The point isn't that flow solves ergonomics. It's that the same structural changes that enable flow, dedicated workspace, scheduled breaks, reduced interruption load, also create conditions for better physical habits. These interventions stack. They don't need to be separate programs.
The Broader Wellbeing Stakes
It's worth being clear about what's at risk when this problem goes unaddressed. Chronic attentional fragmentation is not a minor inconvenience. It's a sustained stress state, and sustained stress has compounding health consequences that extend well beyond job satisfaction scores. The relationship between chronic workplace stress and long-term health outcomes is severe. workplace stress is implicated in 840,000 deaths annually, a figure that should concentrate organizational minds considerably.

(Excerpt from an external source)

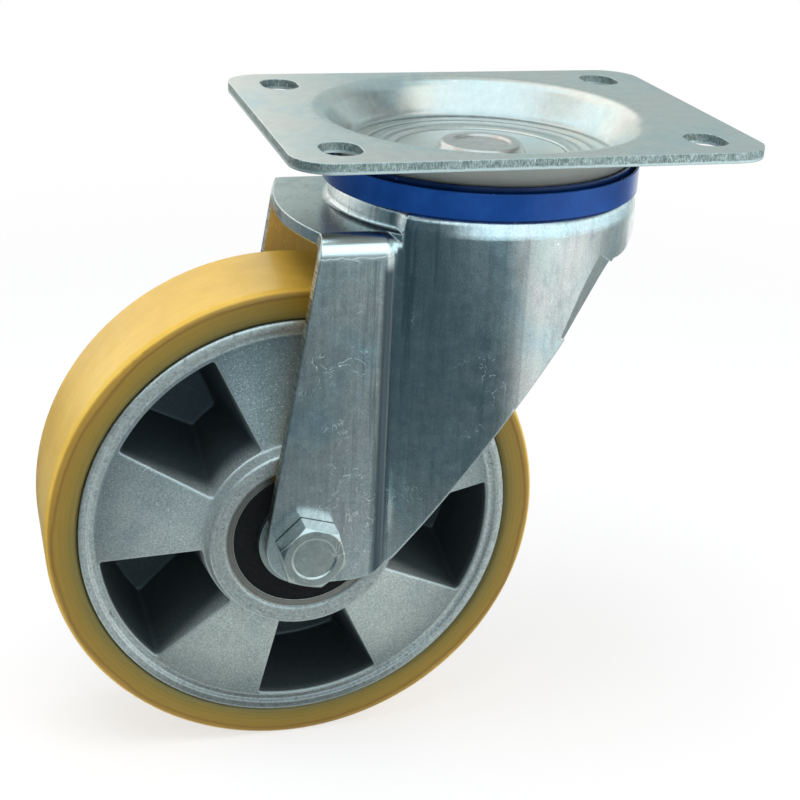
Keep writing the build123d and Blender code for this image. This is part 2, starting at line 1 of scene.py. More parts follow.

Remote work was supposed to reduce that burden. For some workers, it has. For others, particularly those without the physical space, the household conditions, or the organizational support to protect focus, it's replaced one stressor with another.
The Durham research gives organizations a concrete, science-backed reason to stop debating location and start designing cognitive environments. Flow state isn't a wellness trend. For remote workers navigating real domestic distractions, it's the variable that determines whether flexible work is a genuine benefit or an unmanaged health risk.
The 20 to 30 percent wellness program engagement rate is telling you something. Employees aren't disengaged from their health. They're disengaged from interventions that don't address the actual problem. Flow protocols, async norms, and protected focus architecture are not softer versions of the same thing. They're a fundamentally different category of investment, aimed at the right lever, at the right time.